Wayang Golek (Jawa Barat)
1. Asal-usul
Asal mula wayang golek tidak diketahui secara jelas karena tidak ada keterangan
lengkap, baik tertulis maupun lisan. Kehadiran wayang golek tidak dapat
dipisahkan dari wayang kulit karena wayang golek merupakan perkembangan dari
wayang kulit. Namun demikian, Salmun (1986) menyebutkan bahwa pada tahun 1583
Masehi Sunan Kudus membuat wayang dari kayu yang kemudian disebut wayang golek
yang dapat dipentaskan pada siang hari. Sejalan dengan itu Ismunandar (1988)
menyebutkan bahwa pada awal abad ke-16 Sunan Kudus membuat bangun 'wayang
purwo' sejumlah 70 buah dengan cerita Menak yang diiringi gamelan Salendro.
Pertunjukkannya dilakukan pada siang hari. Wayang ini tidak memerlukan kelir.
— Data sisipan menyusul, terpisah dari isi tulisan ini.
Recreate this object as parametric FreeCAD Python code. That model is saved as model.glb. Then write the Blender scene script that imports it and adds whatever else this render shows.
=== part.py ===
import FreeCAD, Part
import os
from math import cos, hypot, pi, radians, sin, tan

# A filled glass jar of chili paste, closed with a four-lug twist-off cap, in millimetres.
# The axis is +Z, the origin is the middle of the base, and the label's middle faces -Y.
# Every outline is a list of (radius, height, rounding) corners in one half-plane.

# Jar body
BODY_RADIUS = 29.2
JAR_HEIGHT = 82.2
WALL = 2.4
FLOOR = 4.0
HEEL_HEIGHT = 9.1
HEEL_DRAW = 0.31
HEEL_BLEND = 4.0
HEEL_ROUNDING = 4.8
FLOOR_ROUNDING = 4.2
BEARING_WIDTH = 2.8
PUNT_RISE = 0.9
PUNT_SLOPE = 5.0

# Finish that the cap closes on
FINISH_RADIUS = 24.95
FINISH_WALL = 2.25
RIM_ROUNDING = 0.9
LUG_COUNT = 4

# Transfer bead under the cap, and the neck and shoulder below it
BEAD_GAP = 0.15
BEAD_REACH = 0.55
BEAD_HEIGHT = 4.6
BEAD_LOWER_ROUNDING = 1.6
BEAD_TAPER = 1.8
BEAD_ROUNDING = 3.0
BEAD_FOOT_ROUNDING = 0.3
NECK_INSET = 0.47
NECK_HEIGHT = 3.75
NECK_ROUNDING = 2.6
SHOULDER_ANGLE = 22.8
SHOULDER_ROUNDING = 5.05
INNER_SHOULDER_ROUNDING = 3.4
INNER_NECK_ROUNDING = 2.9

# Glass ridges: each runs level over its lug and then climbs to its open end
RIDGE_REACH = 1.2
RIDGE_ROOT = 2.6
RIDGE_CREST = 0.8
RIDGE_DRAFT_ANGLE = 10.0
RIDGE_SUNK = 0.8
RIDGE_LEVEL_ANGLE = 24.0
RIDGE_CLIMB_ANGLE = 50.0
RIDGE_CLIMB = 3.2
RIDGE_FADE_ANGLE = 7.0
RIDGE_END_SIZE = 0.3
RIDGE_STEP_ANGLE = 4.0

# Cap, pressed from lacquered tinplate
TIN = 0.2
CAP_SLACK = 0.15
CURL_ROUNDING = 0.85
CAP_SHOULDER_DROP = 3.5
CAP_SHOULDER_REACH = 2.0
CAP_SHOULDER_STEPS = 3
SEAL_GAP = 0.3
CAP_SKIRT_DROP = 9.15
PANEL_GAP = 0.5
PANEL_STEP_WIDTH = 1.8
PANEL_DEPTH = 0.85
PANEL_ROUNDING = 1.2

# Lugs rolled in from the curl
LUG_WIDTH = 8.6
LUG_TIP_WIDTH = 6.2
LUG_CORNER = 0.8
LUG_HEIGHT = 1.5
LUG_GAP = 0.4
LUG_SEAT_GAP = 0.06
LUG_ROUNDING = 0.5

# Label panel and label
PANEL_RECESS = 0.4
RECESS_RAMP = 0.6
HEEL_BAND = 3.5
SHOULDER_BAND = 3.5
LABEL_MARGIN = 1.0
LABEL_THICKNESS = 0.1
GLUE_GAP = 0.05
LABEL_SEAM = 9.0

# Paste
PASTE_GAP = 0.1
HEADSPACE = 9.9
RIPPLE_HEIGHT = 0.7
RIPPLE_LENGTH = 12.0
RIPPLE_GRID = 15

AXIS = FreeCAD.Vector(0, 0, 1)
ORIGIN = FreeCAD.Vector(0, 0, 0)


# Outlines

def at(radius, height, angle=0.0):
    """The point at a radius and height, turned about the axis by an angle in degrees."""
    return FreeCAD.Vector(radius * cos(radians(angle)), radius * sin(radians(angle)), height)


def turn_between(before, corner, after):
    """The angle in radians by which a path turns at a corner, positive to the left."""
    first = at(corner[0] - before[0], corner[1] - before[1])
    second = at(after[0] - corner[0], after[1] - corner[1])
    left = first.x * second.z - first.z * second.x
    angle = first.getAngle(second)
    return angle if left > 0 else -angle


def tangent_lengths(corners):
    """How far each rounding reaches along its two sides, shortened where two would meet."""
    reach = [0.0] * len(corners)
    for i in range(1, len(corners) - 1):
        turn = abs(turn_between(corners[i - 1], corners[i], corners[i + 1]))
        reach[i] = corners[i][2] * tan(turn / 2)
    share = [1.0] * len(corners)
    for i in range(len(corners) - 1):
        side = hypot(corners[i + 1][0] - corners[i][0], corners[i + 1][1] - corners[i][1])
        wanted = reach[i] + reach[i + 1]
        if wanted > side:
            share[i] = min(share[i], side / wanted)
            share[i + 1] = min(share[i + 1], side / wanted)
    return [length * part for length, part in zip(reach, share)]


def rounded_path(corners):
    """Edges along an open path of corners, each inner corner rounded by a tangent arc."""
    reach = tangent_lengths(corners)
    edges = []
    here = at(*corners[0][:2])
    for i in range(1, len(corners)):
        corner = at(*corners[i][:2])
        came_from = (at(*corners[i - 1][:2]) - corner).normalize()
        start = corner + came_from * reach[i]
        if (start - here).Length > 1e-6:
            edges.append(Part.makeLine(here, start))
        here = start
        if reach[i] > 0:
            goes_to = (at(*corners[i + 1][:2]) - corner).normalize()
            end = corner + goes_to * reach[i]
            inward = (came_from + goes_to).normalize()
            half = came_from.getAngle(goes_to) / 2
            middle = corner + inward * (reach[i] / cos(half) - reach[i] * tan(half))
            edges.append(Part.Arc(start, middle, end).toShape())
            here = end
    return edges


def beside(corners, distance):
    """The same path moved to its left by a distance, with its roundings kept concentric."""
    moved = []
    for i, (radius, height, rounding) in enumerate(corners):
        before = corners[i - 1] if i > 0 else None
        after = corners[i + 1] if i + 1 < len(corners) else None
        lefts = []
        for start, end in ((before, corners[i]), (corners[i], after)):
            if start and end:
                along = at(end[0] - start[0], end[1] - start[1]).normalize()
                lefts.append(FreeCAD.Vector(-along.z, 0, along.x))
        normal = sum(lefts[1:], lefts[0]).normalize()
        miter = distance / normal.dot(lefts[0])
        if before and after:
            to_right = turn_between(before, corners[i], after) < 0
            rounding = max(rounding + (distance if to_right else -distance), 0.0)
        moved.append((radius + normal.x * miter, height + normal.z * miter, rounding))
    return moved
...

Bentuknya menyerupai boneka yang terbuat dari kayu (bukan dari kulit sebagaimana
halnya wayang kulit). Jadi, seperti golek. Oleh karena itu, disebut sebagai
wayang golek.
Pada mulanya yang dilakonkan dalam wayang golek adalah ceritera panji dan
wayangnya disebut wayang golek menak. Konon, wayang golek ini baru ada sejak
masa Panembahan Ratu (cicit Sunan Gunung Jati (1540-1650)). Di sana (di daerah
Cirebon) disebut sebagai wayang golek papak atau wayang cepak karena bentuk
kepalanya datar. Pada zaman Pangeran Girilaya (1650-1662) wayang cepak
dilengkapi dengan cerita yang diambil dari babad dan sejarah tanah Jawa.
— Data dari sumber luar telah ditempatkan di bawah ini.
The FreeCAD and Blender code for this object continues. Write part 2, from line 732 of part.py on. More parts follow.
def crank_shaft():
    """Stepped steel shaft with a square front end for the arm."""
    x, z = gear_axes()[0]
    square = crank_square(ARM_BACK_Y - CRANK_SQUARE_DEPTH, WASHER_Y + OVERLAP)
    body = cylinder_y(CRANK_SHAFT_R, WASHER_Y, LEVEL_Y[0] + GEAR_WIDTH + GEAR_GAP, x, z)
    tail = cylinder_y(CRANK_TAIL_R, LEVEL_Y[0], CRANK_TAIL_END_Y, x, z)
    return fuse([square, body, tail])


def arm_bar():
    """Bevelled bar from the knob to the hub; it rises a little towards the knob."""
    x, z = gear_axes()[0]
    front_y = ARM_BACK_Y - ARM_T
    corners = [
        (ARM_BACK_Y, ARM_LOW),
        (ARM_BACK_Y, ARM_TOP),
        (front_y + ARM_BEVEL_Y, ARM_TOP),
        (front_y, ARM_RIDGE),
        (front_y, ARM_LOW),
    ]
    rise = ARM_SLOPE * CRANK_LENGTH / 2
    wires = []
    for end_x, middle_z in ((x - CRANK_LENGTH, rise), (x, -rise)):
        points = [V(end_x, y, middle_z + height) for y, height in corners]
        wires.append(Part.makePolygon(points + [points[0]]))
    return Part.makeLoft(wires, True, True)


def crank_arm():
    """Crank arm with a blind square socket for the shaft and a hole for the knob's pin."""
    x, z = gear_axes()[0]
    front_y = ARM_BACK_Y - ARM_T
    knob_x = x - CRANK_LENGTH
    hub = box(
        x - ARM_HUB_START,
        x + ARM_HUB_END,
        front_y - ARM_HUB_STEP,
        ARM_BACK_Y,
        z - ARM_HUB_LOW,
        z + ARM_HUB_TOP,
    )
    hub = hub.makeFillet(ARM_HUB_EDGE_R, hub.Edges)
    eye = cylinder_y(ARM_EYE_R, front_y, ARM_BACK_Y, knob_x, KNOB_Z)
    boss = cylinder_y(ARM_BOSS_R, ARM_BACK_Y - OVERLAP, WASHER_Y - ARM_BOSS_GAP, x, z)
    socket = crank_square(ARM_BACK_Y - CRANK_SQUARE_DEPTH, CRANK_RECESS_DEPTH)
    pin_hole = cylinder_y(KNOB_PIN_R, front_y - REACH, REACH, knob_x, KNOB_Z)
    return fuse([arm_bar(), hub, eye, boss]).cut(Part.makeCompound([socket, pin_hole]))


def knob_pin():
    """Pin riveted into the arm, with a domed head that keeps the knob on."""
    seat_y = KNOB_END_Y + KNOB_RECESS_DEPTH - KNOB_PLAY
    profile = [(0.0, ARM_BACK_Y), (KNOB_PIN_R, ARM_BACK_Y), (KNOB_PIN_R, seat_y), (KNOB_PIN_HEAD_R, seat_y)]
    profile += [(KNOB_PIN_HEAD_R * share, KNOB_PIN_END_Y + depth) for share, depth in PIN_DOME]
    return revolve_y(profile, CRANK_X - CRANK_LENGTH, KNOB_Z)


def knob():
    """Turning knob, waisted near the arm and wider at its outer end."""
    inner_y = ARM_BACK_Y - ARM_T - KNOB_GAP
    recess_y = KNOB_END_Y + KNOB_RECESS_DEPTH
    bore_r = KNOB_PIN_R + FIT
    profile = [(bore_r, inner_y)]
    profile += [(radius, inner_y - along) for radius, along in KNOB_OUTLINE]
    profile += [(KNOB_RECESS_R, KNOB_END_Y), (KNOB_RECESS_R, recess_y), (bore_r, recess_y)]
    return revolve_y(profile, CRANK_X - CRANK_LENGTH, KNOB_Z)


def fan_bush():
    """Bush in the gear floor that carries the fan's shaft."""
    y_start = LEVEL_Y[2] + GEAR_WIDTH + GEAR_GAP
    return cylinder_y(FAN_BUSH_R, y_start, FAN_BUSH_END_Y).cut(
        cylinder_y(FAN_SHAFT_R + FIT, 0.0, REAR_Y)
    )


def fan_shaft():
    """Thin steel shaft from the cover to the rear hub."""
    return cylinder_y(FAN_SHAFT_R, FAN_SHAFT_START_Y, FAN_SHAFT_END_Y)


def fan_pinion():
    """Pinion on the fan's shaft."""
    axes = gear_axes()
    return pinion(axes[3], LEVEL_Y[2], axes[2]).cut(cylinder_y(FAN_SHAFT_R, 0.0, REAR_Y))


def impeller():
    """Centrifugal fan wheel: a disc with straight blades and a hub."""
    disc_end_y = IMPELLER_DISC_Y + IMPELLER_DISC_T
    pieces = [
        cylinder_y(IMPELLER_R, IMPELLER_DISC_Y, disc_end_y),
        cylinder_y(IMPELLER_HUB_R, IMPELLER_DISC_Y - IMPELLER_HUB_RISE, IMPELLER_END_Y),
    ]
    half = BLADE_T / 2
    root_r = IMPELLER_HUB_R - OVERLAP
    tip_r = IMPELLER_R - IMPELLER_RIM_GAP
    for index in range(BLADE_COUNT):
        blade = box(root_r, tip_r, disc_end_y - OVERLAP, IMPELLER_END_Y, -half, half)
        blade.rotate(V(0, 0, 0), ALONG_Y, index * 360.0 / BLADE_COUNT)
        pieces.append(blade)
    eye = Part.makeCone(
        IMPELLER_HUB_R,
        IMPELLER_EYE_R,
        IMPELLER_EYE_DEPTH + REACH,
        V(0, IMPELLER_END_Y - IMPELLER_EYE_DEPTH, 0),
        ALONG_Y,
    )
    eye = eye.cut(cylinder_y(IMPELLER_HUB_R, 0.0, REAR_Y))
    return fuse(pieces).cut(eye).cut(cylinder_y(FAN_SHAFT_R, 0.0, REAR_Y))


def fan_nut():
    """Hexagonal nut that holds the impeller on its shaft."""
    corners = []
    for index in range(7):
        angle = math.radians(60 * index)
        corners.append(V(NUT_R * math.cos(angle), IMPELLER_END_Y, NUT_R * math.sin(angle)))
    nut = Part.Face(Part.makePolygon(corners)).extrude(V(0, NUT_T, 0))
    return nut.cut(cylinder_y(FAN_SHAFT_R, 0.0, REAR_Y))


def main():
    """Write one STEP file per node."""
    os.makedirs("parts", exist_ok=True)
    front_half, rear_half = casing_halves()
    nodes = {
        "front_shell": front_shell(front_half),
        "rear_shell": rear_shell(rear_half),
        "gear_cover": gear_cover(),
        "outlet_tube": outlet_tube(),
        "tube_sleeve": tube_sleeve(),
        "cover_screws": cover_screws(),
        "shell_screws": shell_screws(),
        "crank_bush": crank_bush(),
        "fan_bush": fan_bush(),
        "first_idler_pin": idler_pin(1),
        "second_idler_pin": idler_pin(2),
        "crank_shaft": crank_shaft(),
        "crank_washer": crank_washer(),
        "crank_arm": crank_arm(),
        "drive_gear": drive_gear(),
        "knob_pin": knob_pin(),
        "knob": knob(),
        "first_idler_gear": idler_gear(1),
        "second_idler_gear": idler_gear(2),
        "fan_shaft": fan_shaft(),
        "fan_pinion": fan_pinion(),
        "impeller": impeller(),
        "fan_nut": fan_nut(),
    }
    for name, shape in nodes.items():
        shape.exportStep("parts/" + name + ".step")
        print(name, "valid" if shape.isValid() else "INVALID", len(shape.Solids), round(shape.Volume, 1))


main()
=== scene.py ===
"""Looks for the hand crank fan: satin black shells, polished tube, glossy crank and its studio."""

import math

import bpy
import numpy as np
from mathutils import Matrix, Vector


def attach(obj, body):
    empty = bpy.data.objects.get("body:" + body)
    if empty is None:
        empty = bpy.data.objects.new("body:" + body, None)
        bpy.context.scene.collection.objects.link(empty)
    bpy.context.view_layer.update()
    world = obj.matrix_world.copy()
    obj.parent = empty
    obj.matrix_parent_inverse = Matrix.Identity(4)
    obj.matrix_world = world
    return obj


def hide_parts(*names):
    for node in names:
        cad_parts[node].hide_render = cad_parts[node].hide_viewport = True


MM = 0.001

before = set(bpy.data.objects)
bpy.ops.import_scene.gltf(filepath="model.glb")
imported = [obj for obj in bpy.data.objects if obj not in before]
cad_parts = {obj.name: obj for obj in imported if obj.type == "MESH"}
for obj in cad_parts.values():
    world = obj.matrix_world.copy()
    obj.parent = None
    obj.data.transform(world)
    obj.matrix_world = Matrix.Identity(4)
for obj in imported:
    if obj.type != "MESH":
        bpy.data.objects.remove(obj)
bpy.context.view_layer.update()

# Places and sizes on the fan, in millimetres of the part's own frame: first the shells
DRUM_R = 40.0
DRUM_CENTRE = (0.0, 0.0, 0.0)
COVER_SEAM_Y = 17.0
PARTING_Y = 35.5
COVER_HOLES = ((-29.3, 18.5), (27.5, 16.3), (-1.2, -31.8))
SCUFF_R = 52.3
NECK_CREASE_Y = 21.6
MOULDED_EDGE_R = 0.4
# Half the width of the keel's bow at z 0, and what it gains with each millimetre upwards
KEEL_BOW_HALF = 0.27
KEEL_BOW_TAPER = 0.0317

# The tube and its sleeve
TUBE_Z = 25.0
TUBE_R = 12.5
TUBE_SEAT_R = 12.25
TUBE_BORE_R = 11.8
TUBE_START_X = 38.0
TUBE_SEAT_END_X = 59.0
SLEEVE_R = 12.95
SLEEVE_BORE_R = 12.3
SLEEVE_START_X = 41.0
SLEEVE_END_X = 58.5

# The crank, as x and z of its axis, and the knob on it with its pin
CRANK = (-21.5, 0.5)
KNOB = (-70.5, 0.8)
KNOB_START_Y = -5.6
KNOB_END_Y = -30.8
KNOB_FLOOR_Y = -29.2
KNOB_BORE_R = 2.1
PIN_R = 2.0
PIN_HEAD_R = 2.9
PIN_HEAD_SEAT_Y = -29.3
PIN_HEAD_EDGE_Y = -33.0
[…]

Lakon-lakon yang dibawakan waktu itu berkisar pada penyebaran agama Islam.
Selanjutnya, wayang golek dengan lakon Ramayana dan Mahabarata (wayang golek
purwa) yang lahir pada 1840 (Somantri, 1988).
Kelahiran wayang golek diprakarsai oleh Dalem Karang Anyar (Wiranata Koesoemah
III) pada masa akhir jabatannya. Waktu itu Dalem memerintahkan Ki Darman
(penyungging wayang kulit asal Tegal) yang tinggal di Cibiru, Ujung Berung,
untuk membuat wayang dari kayu. Bentuk wayang yang dibuatnya semula berbentuk
gepeng dan berpola pada wayang kulit. Namun, pada perkembangan selanjutnya,
atas anjuran Dalem, Ki Darman membuat wayang golek yang membulat tidak jauh
berbeda dengan wayang golek sekarang. Di daerah Priangan sendiri dikenal pada
awal abad ke-19. Perkenalan masyarakat Sunda dengan wayang golek dimungkinkan
sejak dibukanya jalan raya Daendels yang menghubungkan daerah pantai dengan
Priangan yang bergunung-gunung. Semula wayang golek di Priangan menggunakan
bahasa Jawa. Namun, setelah orang Sunda pandai mendalang, maka bahasa yang
digunakan adalah bahasa Sunda.
2. Jenis-jenis Wayang Golek
Ada tiga jenis wayang golek, yaitu: wayang golek cepak, wayang golek purwa, dan
wayang golek modern. Wayang golek papak (cepak) terkenal di Cirebon dengan
ceritera babad dan legenda serta menggunakan bahasa Cirebon. Wayang golek purwa
adalah wayang golek khusus membawakan cerita Mahabharata dan Ramayana dengan
pengantar bahasa Sunda sebagai. Sedangkan, wayang golek modern seperti wayang
purwa (ceritanya tentang Mahabarata dan Ramayana, tetapi dalam pementasannya
menggunakan listrik untuk membuat trik-trik. Pembuatan trik-trik tersebut untuk
menyesuaikan pertunjukan wayang golek dengan kehidupan modern. Wayang golek
modern dirintis oleh R.U. Partasuanda dan dikembangkan oleh Asep Sunandar tahun
1970--1980.
3. Pembuatan
Wayang golek terbuat dari albasiah atau lame. Cara pembuatannya adalah dengan
meraut dan mengukirnya, hingga menyerupai bentuk yang diinginkan. Untuk
mewarnai dan menggambar mata, alis, bibir dan motif di kepala wayang, digunakan
cat duko. Cat ini menjadikan wayang tampak lebih cerah. Pewarnaan wayang
merupakan bagian penting karena dapat menghasilkan berbagai karakter tokoh.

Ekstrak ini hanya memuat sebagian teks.